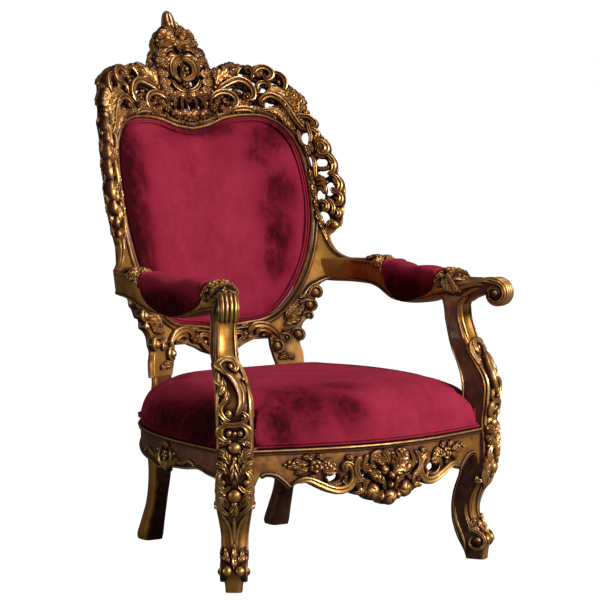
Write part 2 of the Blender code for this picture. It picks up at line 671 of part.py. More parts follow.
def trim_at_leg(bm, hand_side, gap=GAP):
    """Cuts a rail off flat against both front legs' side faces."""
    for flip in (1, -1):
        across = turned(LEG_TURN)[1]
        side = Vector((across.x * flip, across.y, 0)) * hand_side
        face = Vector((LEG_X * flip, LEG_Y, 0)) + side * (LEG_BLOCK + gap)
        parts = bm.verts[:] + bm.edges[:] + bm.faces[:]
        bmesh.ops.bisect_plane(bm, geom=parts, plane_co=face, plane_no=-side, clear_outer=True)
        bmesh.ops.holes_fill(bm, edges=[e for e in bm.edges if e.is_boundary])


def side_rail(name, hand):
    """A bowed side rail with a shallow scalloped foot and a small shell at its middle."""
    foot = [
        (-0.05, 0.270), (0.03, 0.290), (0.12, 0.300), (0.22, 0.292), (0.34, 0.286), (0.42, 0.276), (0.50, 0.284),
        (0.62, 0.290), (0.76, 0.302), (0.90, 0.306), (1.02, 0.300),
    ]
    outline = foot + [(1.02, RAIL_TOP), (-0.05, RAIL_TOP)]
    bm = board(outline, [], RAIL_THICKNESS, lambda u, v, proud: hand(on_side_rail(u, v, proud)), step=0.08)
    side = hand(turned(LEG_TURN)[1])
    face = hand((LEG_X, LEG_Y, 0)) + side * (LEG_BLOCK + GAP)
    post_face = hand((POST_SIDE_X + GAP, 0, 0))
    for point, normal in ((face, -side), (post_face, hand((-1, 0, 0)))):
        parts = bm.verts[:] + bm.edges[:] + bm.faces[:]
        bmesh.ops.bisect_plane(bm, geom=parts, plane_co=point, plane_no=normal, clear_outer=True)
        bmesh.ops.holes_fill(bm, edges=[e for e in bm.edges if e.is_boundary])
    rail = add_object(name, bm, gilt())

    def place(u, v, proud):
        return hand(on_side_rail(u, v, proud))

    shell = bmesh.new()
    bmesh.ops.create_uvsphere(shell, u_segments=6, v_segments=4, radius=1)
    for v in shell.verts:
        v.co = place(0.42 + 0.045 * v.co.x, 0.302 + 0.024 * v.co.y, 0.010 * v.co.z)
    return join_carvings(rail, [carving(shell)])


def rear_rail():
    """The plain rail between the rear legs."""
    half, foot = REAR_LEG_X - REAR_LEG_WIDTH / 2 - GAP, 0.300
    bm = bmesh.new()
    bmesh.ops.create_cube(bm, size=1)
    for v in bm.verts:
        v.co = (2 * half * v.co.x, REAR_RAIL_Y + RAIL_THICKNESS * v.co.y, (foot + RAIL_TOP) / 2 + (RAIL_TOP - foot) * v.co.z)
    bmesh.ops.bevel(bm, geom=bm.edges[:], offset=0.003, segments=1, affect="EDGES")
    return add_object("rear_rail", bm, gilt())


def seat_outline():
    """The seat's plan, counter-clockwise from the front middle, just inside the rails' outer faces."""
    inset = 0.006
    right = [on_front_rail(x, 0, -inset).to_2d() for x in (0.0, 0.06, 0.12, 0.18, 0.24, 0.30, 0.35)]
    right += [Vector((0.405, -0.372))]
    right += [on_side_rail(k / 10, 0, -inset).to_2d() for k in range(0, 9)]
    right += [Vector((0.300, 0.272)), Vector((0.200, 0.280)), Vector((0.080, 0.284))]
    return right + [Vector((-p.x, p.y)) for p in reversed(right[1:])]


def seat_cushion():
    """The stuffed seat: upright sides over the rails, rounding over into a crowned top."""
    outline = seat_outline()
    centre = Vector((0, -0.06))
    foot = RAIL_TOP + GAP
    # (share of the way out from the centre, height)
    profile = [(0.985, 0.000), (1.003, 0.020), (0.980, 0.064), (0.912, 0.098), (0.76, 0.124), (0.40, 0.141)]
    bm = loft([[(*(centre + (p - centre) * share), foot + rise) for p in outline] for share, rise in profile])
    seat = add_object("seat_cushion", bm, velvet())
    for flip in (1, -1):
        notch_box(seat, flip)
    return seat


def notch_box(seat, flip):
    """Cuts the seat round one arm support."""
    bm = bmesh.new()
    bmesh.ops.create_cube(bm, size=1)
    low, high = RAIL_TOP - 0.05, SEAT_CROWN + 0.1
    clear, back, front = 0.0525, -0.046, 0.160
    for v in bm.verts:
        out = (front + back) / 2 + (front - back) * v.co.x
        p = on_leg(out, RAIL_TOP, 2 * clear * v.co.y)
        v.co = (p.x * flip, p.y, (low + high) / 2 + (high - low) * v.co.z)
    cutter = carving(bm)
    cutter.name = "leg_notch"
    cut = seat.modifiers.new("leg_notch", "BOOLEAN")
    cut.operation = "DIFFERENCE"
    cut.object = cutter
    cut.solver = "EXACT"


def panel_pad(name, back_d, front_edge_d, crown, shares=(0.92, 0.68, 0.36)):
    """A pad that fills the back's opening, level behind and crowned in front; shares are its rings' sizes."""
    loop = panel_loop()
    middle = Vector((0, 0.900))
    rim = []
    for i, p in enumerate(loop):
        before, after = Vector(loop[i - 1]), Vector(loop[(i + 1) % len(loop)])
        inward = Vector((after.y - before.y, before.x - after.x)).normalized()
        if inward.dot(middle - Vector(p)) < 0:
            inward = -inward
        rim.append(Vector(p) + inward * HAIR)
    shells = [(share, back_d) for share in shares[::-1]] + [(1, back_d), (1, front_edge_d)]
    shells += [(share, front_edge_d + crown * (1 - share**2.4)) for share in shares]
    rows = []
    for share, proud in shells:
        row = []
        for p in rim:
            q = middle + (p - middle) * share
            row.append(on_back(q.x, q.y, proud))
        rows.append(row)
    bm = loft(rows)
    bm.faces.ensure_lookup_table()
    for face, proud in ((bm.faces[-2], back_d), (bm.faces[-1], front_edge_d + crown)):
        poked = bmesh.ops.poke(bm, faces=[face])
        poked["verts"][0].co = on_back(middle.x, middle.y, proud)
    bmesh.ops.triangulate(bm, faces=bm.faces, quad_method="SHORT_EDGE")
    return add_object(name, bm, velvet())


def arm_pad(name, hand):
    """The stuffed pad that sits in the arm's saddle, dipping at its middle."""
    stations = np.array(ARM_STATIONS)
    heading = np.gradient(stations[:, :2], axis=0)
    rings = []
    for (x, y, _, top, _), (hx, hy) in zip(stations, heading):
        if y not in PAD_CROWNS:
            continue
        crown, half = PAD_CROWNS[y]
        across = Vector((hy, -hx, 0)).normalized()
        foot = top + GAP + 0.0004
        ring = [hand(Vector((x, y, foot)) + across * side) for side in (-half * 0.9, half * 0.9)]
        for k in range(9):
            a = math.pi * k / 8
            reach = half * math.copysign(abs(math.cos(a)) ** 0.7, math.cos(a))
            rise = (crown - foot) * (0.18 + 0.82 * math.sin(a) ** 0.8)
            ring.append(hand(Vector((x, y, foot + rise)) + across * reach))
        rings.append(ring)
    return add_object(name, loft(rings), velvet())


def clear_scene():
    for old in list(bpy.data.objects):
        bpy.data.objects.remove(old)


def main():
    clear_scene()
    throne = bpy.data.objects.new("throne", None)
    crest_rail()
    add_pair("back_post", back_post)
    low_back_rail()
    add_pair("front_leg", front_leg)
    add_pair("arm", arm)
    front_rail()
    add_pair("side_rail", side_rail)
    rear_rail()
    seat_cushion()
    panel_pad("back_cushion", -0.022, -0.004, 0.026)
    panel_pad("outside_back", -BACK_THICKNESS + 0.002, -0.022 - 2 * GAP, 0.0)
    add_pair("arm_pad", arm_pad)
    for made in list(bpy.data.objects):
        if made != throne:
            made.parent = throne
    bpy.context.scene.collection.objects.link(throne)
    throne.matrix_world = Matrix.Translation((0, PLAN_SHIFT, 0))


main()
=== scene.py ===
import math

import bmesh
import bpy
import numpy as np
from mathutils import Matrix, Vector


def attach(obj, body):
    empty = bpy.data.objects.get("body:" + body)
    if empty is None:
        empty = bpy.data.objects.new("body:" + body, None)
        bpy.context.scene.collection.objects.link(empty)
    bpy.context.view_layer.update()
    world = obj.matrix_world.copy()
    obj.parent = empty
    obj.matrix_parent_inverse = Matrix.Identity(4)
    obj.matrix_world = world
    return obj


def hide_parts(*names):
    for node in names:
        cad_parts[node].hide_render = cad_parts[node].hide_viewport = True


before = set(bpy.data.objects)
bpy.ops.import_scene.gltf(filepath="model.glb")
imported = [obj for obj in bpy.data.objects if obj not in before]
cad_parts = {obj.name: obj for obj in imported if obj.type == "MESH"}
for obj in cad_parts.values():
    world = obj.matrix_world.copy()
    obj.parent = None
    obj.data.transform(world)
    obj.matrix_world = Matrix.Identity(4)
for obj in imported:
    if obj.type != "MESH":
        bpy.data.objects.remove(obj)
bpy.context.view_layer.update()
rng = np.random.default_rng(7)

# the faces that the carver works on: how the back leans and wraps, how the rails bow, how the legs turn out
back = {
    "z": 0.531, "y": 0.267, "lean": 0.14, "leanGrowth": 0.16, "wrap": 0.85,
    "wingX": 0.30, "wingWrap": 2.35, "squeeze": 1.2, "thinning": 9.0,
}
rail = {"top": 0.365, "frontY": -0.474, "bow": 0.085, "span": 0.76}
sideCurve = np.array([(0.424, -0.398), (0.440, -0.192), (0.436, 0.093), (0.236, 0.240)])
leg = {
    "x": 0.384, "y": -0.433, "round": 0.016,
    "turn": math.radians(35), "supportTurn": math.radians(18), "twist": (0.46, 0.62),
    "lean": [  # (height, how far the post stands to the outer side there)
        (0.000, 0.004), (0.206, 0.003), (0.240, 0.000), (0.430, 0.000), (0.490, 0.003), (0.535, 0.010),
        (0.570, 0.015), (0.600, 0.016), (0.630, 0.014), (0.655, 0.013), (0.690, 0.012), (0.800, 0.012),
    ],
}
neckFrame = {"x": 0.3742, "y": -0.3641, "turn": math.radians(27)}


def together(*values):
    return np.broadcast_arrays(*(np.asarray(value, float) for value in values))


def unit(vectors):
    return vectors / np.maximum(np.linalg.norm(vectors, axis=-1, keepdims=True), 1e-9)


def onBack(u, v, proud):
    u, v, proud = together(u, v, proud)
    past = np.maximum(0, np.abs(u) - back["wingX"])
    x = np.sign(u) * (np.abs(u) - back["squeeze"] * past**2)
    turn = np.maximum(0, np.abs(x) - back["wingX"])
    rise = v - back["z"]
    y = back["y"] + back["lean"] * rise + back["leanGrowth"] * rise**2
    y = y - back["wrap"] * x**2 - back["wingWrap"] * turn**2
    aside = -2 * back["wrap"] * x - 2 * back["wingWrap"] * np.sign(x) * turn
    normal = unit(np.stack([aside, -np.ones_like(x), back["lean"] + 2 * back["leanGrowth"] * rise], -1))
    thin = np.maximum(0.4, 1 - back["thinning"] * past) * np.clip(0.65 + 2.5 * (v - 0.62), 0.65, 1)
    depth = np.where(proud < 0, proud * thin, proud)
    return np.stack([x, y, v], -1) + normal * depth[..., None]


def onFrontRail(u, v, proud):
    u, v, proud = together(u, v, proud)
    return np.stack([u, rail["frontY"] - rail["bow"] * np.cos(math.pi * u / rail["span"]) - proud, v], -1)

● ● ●

:: What you are asked to do ::
Your task is to print the lines from the one containing "crest_rail()" through the one containing "cad_parts[node].hide_render = cad_parts[node].hide_viewport", exactly and with nothing added.

:: Output for this exercise ::
    crest_rail()
    add_pair("back_post", back_post)
    low_back_rail()
    add_pair("front_leg", front_leg)
    add_pair("arm", arm)
    front_rail()
    add_pair("side_rail", side_rail)
    rear_rail()
    seat_cushion()
    panel_pad("back_cushion", -0.022, -0.004, 0.026)
    panel_pad("outside_back", -BACK_THICKNESS + 0.002, -0.022 - 2 * GAP, 0.0)
    add_pair("arm_pad", arm_pad)
    for made in list(bpy.data.objects):
        if made != throne:
            made.parent = throne
    bpy.context.scene.collection.objects.link(throne)
    throne.matrix_world = Matrix.Translation((0, PLAN_SHIFT, 0))


main()
=== scene.py ===
import math

import bmesh
import bpy
import numpy as np
from mathutils import Matrix, Vector


def attach(obj, body):
    empty = bpy.data.objects.get("body:" + body)
    if empty is None:
        empty = bpy.data.objects.new("body:" + body, None)
        bpy.context.scene.collection.objects.link(empty)
    bpy.context.view_layer.update()
    world = obj.matrix_world.copy()
    obj.parent = empty
    obj.matrix_parent_inverse = Matrix.Identity(4)
    obj.matrix_world = world
    return obj


def hide_parts(*names):
    for node in names:
        cad_parts[node].hide_render = cad_parts[node].hide_viewport = True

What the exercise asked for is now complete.